Keysa Mascena: A pesquisa é embasada em teorias como justiça social, empreendedorismo transicional, empreendedorismo social, empreendedorismo étnico, empreendedorismo negro, empreendedorismo feminino e estudos sobre ecossistemas empreendedores. Essas abordagens ajudam a entender como as dinâmicas de inclusão e exclusão afetam esses grupos e a identificar caminhos para a transformação social.
Portal Ciência: Que benefícios essa pesquisa pode trazer para a sociedade, especialmente para a comunidade negra e o ecossistema empreendedor como um todo
Keysa Mascena: O objetivo é criar impacto social, promovendo inclusão por meio do levantamento de processos e estratégias práticas que fortaleçam a participação de grupos minorizados nos ecossistemas empreendedores. Pretendemos também desenvolver relatórios, artigos científicos e palestras para disseminar os resultados, além de estimular ações afirmativas e a construção coletiva de espaços mais representativos.
Portal Ciência: Qual é a relação da sua pesquisa com os ecossistemas de empreendedorismo social?
Keysa Mascena: A relação é muito forte, já que muitos empreendedores de minorias têm como propósito transformar suas comunidades por meio de negócios sociais. Esses empreendimentos frequentemente estão ligados ao desenvolvimento de iniciativas de base comunitária, projetos de periferia e negócios com impacto social, que são pilares fundamentais dos ecossistemas de empreendedorismo social.
Portal Ciência: Quais métodos de pesquisa você está utilizando para conduzir o estudo?
Keysa Mascena: Estamos utilizando uma abordagem qualitativa, baseada em entrevistas com empreendedores e atores-chave dos ecossistemas de empreendedorismo, como gestores de hubs de inovação, mentores, consultores e professores. Essas entrevistas têm sido fundamentais para mapear as dinâmicas de inclusão e exclusão, além de gerar insights sobre como esses grupos percebem e interagem com os ecossistemas.
Portal Ciência: Você já identificou resultados ou insights preliminares durante a pesquisa?
Keysa Mascena: Sim, os primeiros resultados indicam que os ecossistemas empreendedores ainda são pouco representativos.
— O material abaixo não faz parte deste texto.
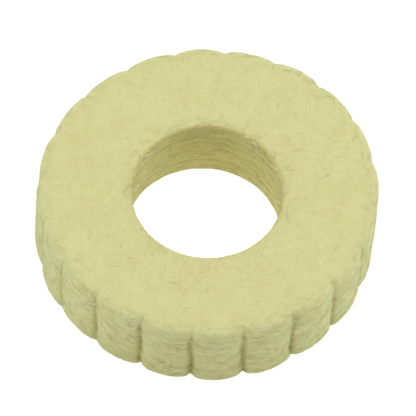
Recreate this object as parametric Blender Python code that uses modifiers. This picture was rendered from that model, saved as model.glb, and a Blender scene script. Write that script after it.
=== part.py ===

Muitos empreendedores de minorias não se identificam com esses espaços e buscam iniciativas específicas, como programas de aceleração ou incubação voltados para negros ou mulheres. No entanto, esses programas têm menos recursos do que o ecossistema convencional, reforçando a necessidade de mais investimentos e ações inclusivas.
Portal Ciência: Como você acredita que esses resultados podem contribuir para políticas públicas e práticas empresariais mais inclusivas?
Keysa Mascena: Esses resultados podem fomentar discussões sobre diversidade e inclusão, orientar ações afirmativas e atrair mais esforços para criar ecossistemas empreendedores mais inclusivos. Além disso, esperamos que as práticas empresariais se tornem mais alinhadas às necessidades das minorias, fortalecendo as iniciativas que já existem e promovendo mudanças estruturais.
Portal Ciência: O que te motivou pessoalmente a estudar o empreendedorismo negro
Keysa Mascena: Minha motivação veio da minha vivência como mulher negra e da minha participação em iniciativas de empreendedorismo social. Muitas vezes, percebia que era a única ou uma das poucas pessoas negras em espaços de inovação e empreendedorismo. Isso me levou a refletir sobre a importância da representatividade e a buscar formas de contribuir para mudanças concretas. Com minha formação e recursos, encontrei na pesquisa científica uma maneira de avançar nessa pauta, promovendo conhecimento e desenvolvimento humano.
Sobre a Pesquisadora
Keysa Manuela Cunha de Mascena é Doutora e Mestre em Administração pela Universidade de São Paulo (PPGA/FEA/USP) e Bacharel em Administração pela Universidade Federal do Ceará (UFC). É professora do Programa de Pós-Graduação em Administração (PPGA) e do Centro de Ciências da Comunicação e Gestão (CCG) da Universidade de Fortaleza (UNIFOR).
Atua em pesquisas sobre gestão para stakeholders, ética nas organizações, redes organizacionais e negócios de impacto. Participa dos grupos de pesquisa Stakeholders & Networks (FEA/USP) e Núcleo de Estudos em Estratégia e Sustentabilidade (UNIFOR). É editora-chefe da Revista Ciências Administrativas (UNIFOR) e editora associada de periódicos como RAC e CONTEXTUS.